PROBLEM DETAILS
The required output is a word-for-word copy of the lines from the line bearing "The Blender code" through the line bearing "profile, (x, y, end", inclusive, and no other lines.

EXERCISE MATERIALS

◆ ◆ ◆ ◆

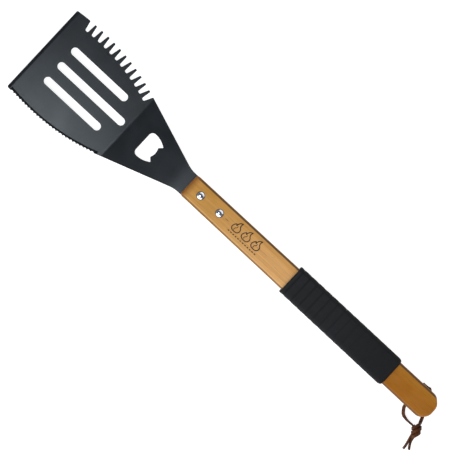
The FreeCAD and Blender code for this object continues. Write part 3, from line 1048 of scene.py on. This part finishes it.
@dataclass
class Thong:
    """The leather hanging thong: one flat lace through the cross bore, tied in an overhand knot.

    The lace is made as two halves that meet in the middle of the bore. Places are counted from the
    middle of the bore, in millimetres, and angles are in degrees.
    """

    finish: LaceLeather = field(default_factory=LaceLeather)
    width: float = 3.6
    thickness: float = 1.2
    edge_radius: float = 0.4
    edge_steps: int = 3
    mouth: float = 14.2
    knot_centre: Place = (26.0, -24.8, -6.5)
    knot_azimuth: float = -47.0
    points_per_turn: int = 12
    coil: dict[Side, Coil] = field(default_factory=lambda: {
        Side.KNIFE: Coil(reach=3.8, first=205.0, last=-130.0, radius=2.1),
        Side.COMB: Coil(reach=5.0, first=-10.0, last=850.0, radius=4.1, crown=1.2, slant=1.6),
    })
    leg: dict[Side, list[Place]] = field(default_factory=lambda: {
        Side.KNIFE: [
            (0.0, 0.0, 0.0), (0.2, -11.0, 0.0), (0.2, -15.6, -0.1), (2.6, -18.7, -3.0), (6.0, -22.2, -8.4),
            (10.8, -23.7, -10.6), (15.9, -24.0, -10.6), (20.4, -23.6, -8.8),
        ],
        Side.COMB: [
            (0.0, 0.0, 0.0), (0.2, 11.0, 0.0), (0.2, 14.75, -0.1), (1.0, 14.85, -4.4), (4.0, 14.95, -8.8),
            (9.4, 14.9, -11.5), (14.0, 8.2, -11.6), (17.4, 0.6, -11.6), (20.4, -6.6, -11.6),
            (23.2, -12.6, -11.0), (24.6, -17.2, -9.6),
        ],
    })
    tail: dict[Side, list[Place]] = field(default_factory=lambda: {
        Side.KNIFE: [(26.6, -30.6, -9.6), (27.2, -34.0, -10.4), (28.5, -39.0, -10.75), (29.6, -43.6, -10.75),
                     (29.8, -47.6, -10.75)],
        Side.COMB: [(29.0, -33.6, -7.6), (30.3, -37.4, -9.8), (32.6, -41.2, -10.75), (35.0, -44.4, -10.75)],
    })
    length: dict[Side, float] = field(default_factory=lambda: {Side.KNIFE: 0.0785, Side.COMB: 0.1535})

    def bore(self) -> Vector:
        """The middle of the cross bore, in metres."""
        return Vector(frame["joints"][0]["pos_m"])

    def knot_way(self) -> Vector:
        """The knot's direction in plan, from the legs to the tails."""
        azimuth = math.radians(self.knot_azimuth)
        return Vector((math.cos(azimuth), math.sin(azimuth), 0.0))

    def turns(self, side: Side) -> list[Place]:
        """Control points of a half's turns in the knot.

        The knife-side half runs through the knot as a loose inner coil, and the comb-side half is wound
        round it the other way.

        Args:
            side: The half.

        Returns:
            Points counted from the middle of the bore.
        """
        coil = self.coil[side]
        count = round(abs(coil.last - coil.first) / 360.0 * self.points_per_turn)
        way = self.knot_way()
        across = Vector((-way.y, way.x, 0.0))
        found = []
        for step in range(count + 1):
            share = step / count
            turn = math.radians(coil.first + (coil.last - coil.first) * share)
            along = coil.reach * (2.0 * share - 1.0) - coil.slant * math.cos(turn)
            out = coil.radius + coil.crown * math.exp(-((share - 0.5) / coil.crown_share) ** 2)
            place = Vector(self.knot_centre) + way * along
            place += across * (out * math.cos(turn)) + Vector((0.0, 0.0, out * math.sin(turn)))
            found.append(tuple(place))
        return found

    def widths(self, side: Side) -> list[Vector]:
        """The way the lace's width points at each control point of a half's route.

        Args:
            side: The half.

        Returns:
            One direction for each control point.
        """
        along, leaning, flat = Vector((1.0, 0.0, 0.0)), Vector((0.0, 0.38, 0.92)), Vector((0.9, 0.43, 0.0))
        leg = {
            Side.KNIFE: [along] * 3 + [Vector((0.85, 0.5, 0.1)), Vector((0.55, 0.75, 0.35)),
                                       Vector((0.1, 0.6, 0.8)), leaning, leaning],
            Side.COMB: [along] * 4 + [Vector((0.9, 0.0, 0.4))] + [flat] * 4
                       + [Vector((0.9, 0.3, 0.3)), Vector((0.7, 0.0, 0.7))],
        }[side]
        on_edge = Vector((0.43, 0.14, 0.9))
        return leg + [self.knot_way()] * len(self.turns(side)) + [on_edge] * len(self.tail[side])

    def line(self, side: Side) -> list[Vector]:
        """The smooth line that a half follows from the middle of the bore, read from its spline.

        Args:
            side: The half.

        Returns:
            Its points, in metres.
        """
        places = self.leg[side] + self.turns(side) + self.tail[side]
        mesh = spline_mesh([self.bore() + Vector(place) * MM for place in places], 8)
        found = [vertex.co.copy() for vertex in mesh.vertices]
        bpy.data.meshes.remove(mesh)
        return found

    def frames(self, side: Side, line: list[Vector]) -> list[Matrix]:
        """Where the lace's section stands at each point of its line.

        Args:
            side: The half.
            line: The points of its line.

        Returns:
            One matrix for each point: X is the lace's width, Y its thickness and Z its way.
        """
        widths = self.widths(side)
        spans = len(widths) - 2
        found = []
        for index, place in enumerate(line):
            before, after = line[max(index - 1, 0)], line[min(index + 1, len(line) - 1)]
            way = (after - before).normalized()
            station = index / (len(line) - 1) * spans + 0.5
            low = max(0, min(int(station), len(widths) - 2))
            share = min(max(station - low, 0.0), 1.0)
            width = widths[low].lerp(widths[low + 1], share)
            width = (width - way * width.dot(way)).normalized()
            turn = Matrix((width, way.cross(width), way)).transposed().to_4x4()
            found.append(Matrix.Translation(place) @ turn)
        return found

    def lace(self, side: Side) -> bpy.types.Object:
        """Make one half as a flat strip swept along its line.

        Args:
            side: The half.

        Returns:
            The lace's piece.
        """
        line = self.line(side)
        places = self.frames(side, line)
        bm = bmesh.new()
        across = bm.verts.layers.float.new("across")
        ring = rounded_outline(bm, self.width * MM, self.thickness * MM, self.edge_radius * MM,
                               self.edge_steps)
        for vert in ring:
            vert[across] = vert.co.x / (self.width * MM / 2.0)
        edges = list(bm.edges)
        bmesh.ops.transform(bm, matrix=places[0], verts=ring)
        for before, after in zip(places, places[1:]):
            ring, edges = extruded(bm, edges)
            bmesh.ops.transform(bm, matrix=after @ before.inverted(), verts=ring)
        bmesh.ops.contextual_create(bm, geom=edges)
        bmesh.ops.recalc_face_normals(bm, faces=list(bm.faces))
        piece = piece_from(bm, "lace_%s_side" % side.name.lower())
        log.info("%s is %.1f mm long", piece.name, sum((b - a).length for a, b in zip(line, line[1:])) / MM)
        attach(piece, LOOP_BODY)
        return piece

    def build(self) -> list[bpy.types.Object]:
        """Make both halves of the lace and let them stand for the frame's plain tubes.

        Returns:
            The pieces of this sub-assembly.
        """
        leather = self.finish.material()
        halves = {side: self.lace(side) for side in Side}
        for piece in halves.values():
            dress(piece, leather)
        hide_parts("thong_loop", "thong_tail_1")
        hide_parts("thong_knot", "thong_tail_2")
        return list(halves.values())


# --- studio ---
@dataclass
class Studio:
    """The white table, the soft lights and the camera that looks straight down."""

    table: TableTop = field(default_factory=TableTop)
    table_radius: float = 8.0
    table_gap: float = 0.3 * MM
    camera_place: Place = (-8.95 * MM, -5.0 * MM, 2.01)
    camera_turn: float = 42.93
    lens: float = 158.24
    key_place: Place = (0.1, -0.9, 0.8)
    key_size: Band = (1.8, 1.0)
    key_watts: float = 12.5
    fill_place: Place = (0.1, 0.9, 0.8)
    fill_watts: float = 5.8
    sheen_place: Place = (-0.115, -0.125, 0.6)
    sheen_size: Band = (0.14, 0.14)
    sheen_watts: float = 0.74
    sheen_colour: Colour = (0.84, 0.96, 1.04)
    sky_stops: tuple[tuple[float, Colour], ...] = (
        (0.0, (0.9, 0.9, 0.9)), (0.78, (0.12, 0.13, 0.15)), (1.0, (0.07, 0.08, 0.1)))

    def floor(self) -> bpy.types.Object:
        """Make the table top as a round disc.

        Returns:
            The disc.
        """
        bm = bmesh.new()
        bmesh.ops.create_circle(bm, cap_ends=True, radius=self.table_radius, segments=96)
        bmesh.ops.translate(bm, vec=(0.0, 0.0, -self.table_gap), verts=bm.verts)
        disc = piece_from(bm, "table")
        dress(disc, self.table.material())
        return disc

    def softbox(self, name: str, place: Place, aim: Vector, size: Band, watts: float,
                colour: Colour = (1.0, 1.0, 1.0)) -> None:
        """Hang a rectangular soft light that the camera doesn't see.

        Args:
            name: Its name.
            place: Its middle.
            aim: The point that it faces.
            size: Its width and height, in metres.
            watts: Its power.
            colour: Its colour.
        """
        light = bpy.data.lights.new(name, "AREA")
        light.shape = "RECTANGLE"
        light.size, light.size_y = size
        light.energy = watts
        light.color = colour
        box = bpy.data.objects.new(name, light)
        box.location = place
        box.rotation_euler = (Vector(place) - aim).to_track_quat("Z", "Y").to_euler()
        box.visible_camera = False
        bpy.context.scene.collection.objects.link(box)

    def sky(self) -> None:
        """Light the room: bright walls, and a dark ceiling above the object."""
        world = bpy.data.worlds.new("room")
        world.use_nodes = True
        bpy.context.scene.world = world
        tree = world.node_tree
        tree.nodes.clear()
        source = tree.nodes.new("ShaderNodeTexCoord")
        split = tree.nodes.new("ShaderNodeSeparateXYZ")
        shade = tree.nodes.new("ShaderNodeValToRGB")
        glow = tree.nodes.new("ShaderNodeBackground")
        output = tree.nodes.new("ShaderNodeOutputWorld")
        tree.links.new(source.outputs["Generated"], split.inputs["Vector"])
        tree.links.new(split.outputs["Z"], shade.inputs["Fac"])
        tree.links.new(shade.outputs["Color"], glow.inputs["Color"])
        tree.links.new(glow.outputs["Background"], output.inputs["Surface"])
        stops = shade.color_ramp.elements
        stops.new(0.5)
        for stop, (at, colour) in zip(stops, self.sky_stops):
            stop.position = at
            stop.color = (*colour, 1.0)
        glow.inputs["Strength"].default_value = 1.0

    def camera(self) -> None:
        """Hang the camera over the table."""
        lens = bpy.data.cameras.new("camera")
        lens.lens = self.lens
        lens.sensor_width = 36.0
        lens.clip_start = 0.01
        seen_from = bpy.data.objects.new("camera", lens)
        seen_from.location = self.camera_place
        seen_from.rotation_euler = (0.0, 0.0, math.radians(self.camera_turn))
        bpy.context.scene.collection.objects.link(seen_from)
        bpy.context.scene.camera = seen_from

    def build(self) -> None:
        """Set up the table, the lights and the camera."""
        bpy.context.scene.view_settings.view_transform = "Standard"
        self.floor()
        self.softbox("key", self.key_place, Vector(), self.key_size, self.key_watts)
        self.softbox("fill", self.fill_place, Vector(), self.key_size, self.fill_watts)
        self.softbox("sheen", self.sheen_place, Vector((*self.sheen_place[:2], 0.0)), self.sheen_size,
                     self.sheen_watts, self.sheen_colour)
        self.sky()
        self.camera()


def main() -> None:
    """Build every sub-assembly in order and report its pieces."""
    logging.basicConfig(level=logging.INFO, format="%(message)s")
    for assembly in (Thong(), Blade(), Handle(), GripSleeve(), Rivets()):
        for piece in assembly.build():
            log.info("%s: %s, %d faces", type(assembly).__name__, piece.name, len(piece.data.polygons))
    Studio().build()


if __name__ == "__main__":
    main()
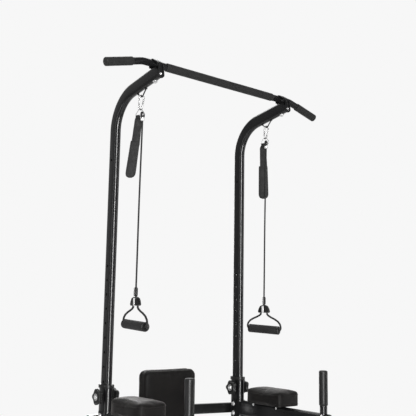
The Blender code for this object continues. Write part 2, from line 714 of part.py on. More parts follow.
def cord_hook(name, foot):
    """Moulded snap hook that closes on the cord's lower end."""
    x, y, end = foot
    profile = [(0, 0), (0.0040, 0), (0.0060, 0.0025), (0.0066, 0.0060), (0.0066, 0.0265),
               (0.0052, 0.0300), (0.0036, HOOK_HEIGHT), (0, HOOK_HEIGHT)]
    return turned("cord_hook_" + name, profile, (x, y, end - FIT - HOOK_HEIGHT), (0, 0, 1), "plastic", 14)


def stirrup(name, foot, grip_z, yaw, pitch):
    """Yoke, the cord triangle under it, and the hollow grip that turns on its lower side."""
    x, y, end = foot
    top = end - 2 * FIT - HOOK_HEIGHT
    along = Vector((math.cos(math.radians(yaw)), math.sin(math.radians(yaw)), 0))
    centre = Vector((x, y, grip_z))
    lean = math.tan(math.radians(pitch))

    def spot(u, w):
        """Point in the stirrup's plane: u along the grip, w above the world's floor."""
        return Vector((x, y, 0)) + along * u + Vector((0, 0, w))

    across = along.cross(Vector((0, 0, 1))).normalized()
    face = [(-0.0080, top), (0.0080, top), (0.0145, top - 0.005), (0.0200, top - 0.015),
            (0.0228, top - 0.025), (0.0205, top - 0.030), (-0.0205, top - 0.030),
            (-0.0228, top - 0.025), (-0.0200, top - 0.015), (-0.0145, top - 0.005)]
    bm = bmesh.new()
    rings = [[bm.verts.new(spot(u, w) + across * v) for u, w in face] for v in (-0.020, 0.020)]
    skin(bm, *rings)
    bm.faces.new(rings[0])
    bm.faces.new(rings[1])
    yoke = add("stirrup_yoke_" + name, bm, "plastic", (x, y, top - YOKE_R))
    # the yoke's top is round about its pivot, so that it clears the hook as it swings
    edge = arc((0, top - YOKE_R), YOKE_R, 0, math.pi, 8)
    edge = [(YOKE_R - 0.0015, top - 0.031), (YOKE_R, top - 0.027), *edge,
            (-YOKE_R, top - 0.027), (0.0015 - YOKE_R, top - 0.031)]
    bm = bmesh.new()
    rings = [[bm.verts.new(spot(u, w) + across * v) for v, w in edge] for u in (-0.030, 0.030)]
    skin(bm, *rings)
    bm.faces.new(rings[0])
    bm.faces.new(rings[1])
    combine(yoke, add("tool", bm, "plastic"), "INTERSECT")
    bm = bmesh.new()
    middle = spot(0, top - 0.0145)
    span = [middle - across * 0.020, middle + across * 0.020]
    sweep(bm, oval(0.007, 0.016, 4), span, along)
    combine(yoke, add("tool", bm, "plastic"), "DIFFERENCE")

    high, bend = top - 0.030 - FIT, 0.008
    # each leg's share of the way out to the grip's end, and of the way down to it
    flare = ((0.19, 0), (0.19, 0.08), (0.26, 0.18), (0.42, 0.29), (0.64, 0.41), (0.84, 0.56),
             (0.96, 0.74), (1, 0.9), (1, 1))
    legs = []
    for way in (-1, 1):
        low = grip_z + lean * way * HALF_GRIP + bend
        leg = [(way * (HALF_GRIP + bend) * out, high + (low - high) * down) for out, down in flare]
        turn = arc((HALF_GRIP, low), bend, 0, -math.pi / 2, 4)[1:]
        legs.append(leg + [(way * u, w) for u, w in turn])
    bottom = [(u, grip_z + lean * u) for u in (-0.040, 0.040)]
    route = legs[0] + bottom + legs[1][::-1]
    path = [spot(u, w) for u, w in route]
    origin = (x, y, top - YOKE_R)
    rod("stirrup_cord_" + name, 0.0036, path, "rubber", 10, across, origin=origin)

    axis = (along + Vector((0, 0, lean))).normalized()
    length = 2 * HALF_GRIP
    bore, outer = 0.0050, STIRRUP_GRIP_R
    profile = [(outer - 0.002, 0), (outer, 0.002), (outer, length - 0.002), (outer - 0.002, length),
               (bore, length), (bore, 0)]
    turned("stirrup_grip_" + name, profile, centre - axis * HALF_GRIP, axis, "foam", 20)


def build():
    """Make every piece of the tower."""
    clear_scene()
    floor_crossbar()
    crossbar()
    back_pad()
    pull_up_bar()
    bar_grip_centre()
    for name, side in SIDES:
        base_rail(name, side)
        foot_cap("front_" + name, side, -1)
        foot_cap("rear_" + name, side, 1)
        for make in (post, brace, collar, dip_arm, dip_handle, dip_grip, arm_pad, arm_pad_plate):
            make(name, side)
        lock_knob(name, side, 1)
        lock_knob(name, side, -1)
        for make in (upright, bar_grip, bar_clamp, carabiner, ring, hand_strap):
            make(name, side)
    for name, facts in HANGING.items():
        cord_loop(name, facts["side"], facts["along"])
        elastic_cord(name, facts)
        cord_hook(name, facts["foot"])
        stirrup(name, facts["foot"], facts["grip_z"], facts["yaw"], facts["pitch"])


build()
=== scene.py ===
"""Looks of a power tower with hanging elastic cords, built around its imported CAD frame.
Metres, in the frame's own axes: +Z up, and the user faces +Y."""
import random
from math import acos, atan2, copysign, cos, hypot, pi, radians, sin, sqrt, tan

import bmesh
import bpy
from mathutils import Matrix, Vector, noise
from mathutils.bvhtree import BVHTree


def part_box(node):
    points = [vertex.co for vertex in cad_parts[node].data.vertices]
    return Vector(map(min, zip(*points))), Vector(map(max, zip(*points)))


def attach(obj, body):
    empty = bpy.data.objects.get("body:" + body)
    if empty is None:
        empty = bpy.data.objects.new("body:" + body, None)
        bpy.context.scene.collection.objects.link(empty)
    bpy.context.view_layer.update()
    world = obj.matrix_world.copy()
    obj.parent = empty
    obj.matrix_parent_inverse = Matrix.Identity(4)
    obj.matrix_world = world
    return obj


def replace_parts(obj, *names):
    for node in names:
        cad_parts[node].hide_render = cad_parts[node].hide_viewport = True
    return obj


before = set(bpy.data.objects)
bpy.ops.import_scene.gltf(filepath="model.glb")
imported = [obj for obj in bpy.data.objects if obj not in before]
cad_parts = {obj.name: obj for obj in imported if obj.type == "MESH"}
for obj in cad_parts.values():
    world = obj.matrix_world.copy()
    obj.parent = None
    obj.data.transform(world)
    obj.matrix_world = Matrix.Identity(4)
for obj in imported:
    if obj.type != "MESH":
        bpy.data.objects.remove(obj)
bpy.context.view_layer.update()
SIDES = (("left", -1), ("right", 1))
UP = Vector((0, 0, 1))

# Repeated from part.py: the free cords' ends, and the hanging hardware
RING_YAW = radians(-70)
RING_WIRE, RING_FLAT = 0.0014, 0.0265   # radius, and from the ring's top wire down to its flat side
CORD_R = 0.003
HOOK_HEIGHT, HALF_GRIP, STIRRUP_GRIP_R = 0.0315, 0.065, 0.016
HANGING = {
    "left": {"along": 0.0115, "foot": (-0.2983, -0.0146, 1.4730),
             "grip_z": 1.3463, "yaw": -90, "pitch": -3.8, "clip": 0.0010},
    "right": {"along": 0.0045, "foot": (0.2945, -0.0102, 1.4570),
              "grip_z": 1.3320, "yaw": -73, "pitch": -3.1, "clip": -0.0014},
}
FERRULE_Z = 2.0485
# how far each strap's foot drifts sideways, its facing in degrees, its sleeve's fullness,
# and how far its foot hangs behind its top
STRAP_LAY = {"left": (-0.0225, -38, 1.06, 0.0), "right": (0.0046, -50, 1.18, 0.018)}
BAR_DROP = radians(15.2)
BAR_STRAIGHT, BAR_R = 0.351, 0.0124
POST_Y, BEND_Z, BEND_R, BEND = 0.150, 2.044, 0.130, radians(80.7)
ARM_TIP_Y, UPRIGHT = -0.127, (0.025, 0.050)
KNOB_Z, HOLE_PITCH = 1.100, 0.050
LOCK_HOLE_R, TOP_HOLE_Z, TUBE_WALL = 0.0045, 1.934, 0.002
APEX = (-0.017, 2.1396)           # Y and Z of the hanger loop's lowest point
HANGER_X, HANGER_ROD_R = 0.300, 0.0023
HANGER_FEET = ((-0.0430, 2.1588), (0.0085, 2.1508))   # Y and Z where the hanger loop meets the arm

# Soft shading across edges flatter than this, in degrees
CAD_EDGE, CLAMP_EDGE, PAD_EDGE = 38, 40, 50
WIRE_GROWTH = 0.0007              # the plated wire is drawn this much fuller than the CAD's
WELT_R, WELT_REACH = 0.0011, 0.010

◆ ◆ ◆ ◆

SOLUTION TO THE EXERCISE
The Blender code for this object continues. Write part 2, from line 714 of part.py on. More parts follow.
def cord_hook(name, foot):
    """Moulded snap hook that closes on the cord's lower end."""
    x, y, end = foot
    profile = [(0, 0), (0.0040, 0), (0.0060, 0.0025), (0.0066, 0.0060), (0.0066, 0.0265),
               (0.0052, 0.0300), (0.0036, HOOK_HEIGHT), (0, HOOK_HEIGHT)]
    return turned("cord_hook_" + name, profile, (x, y, end - FIT - HOOK_HEIGHT), (0, 0, 1), "plastic", 14)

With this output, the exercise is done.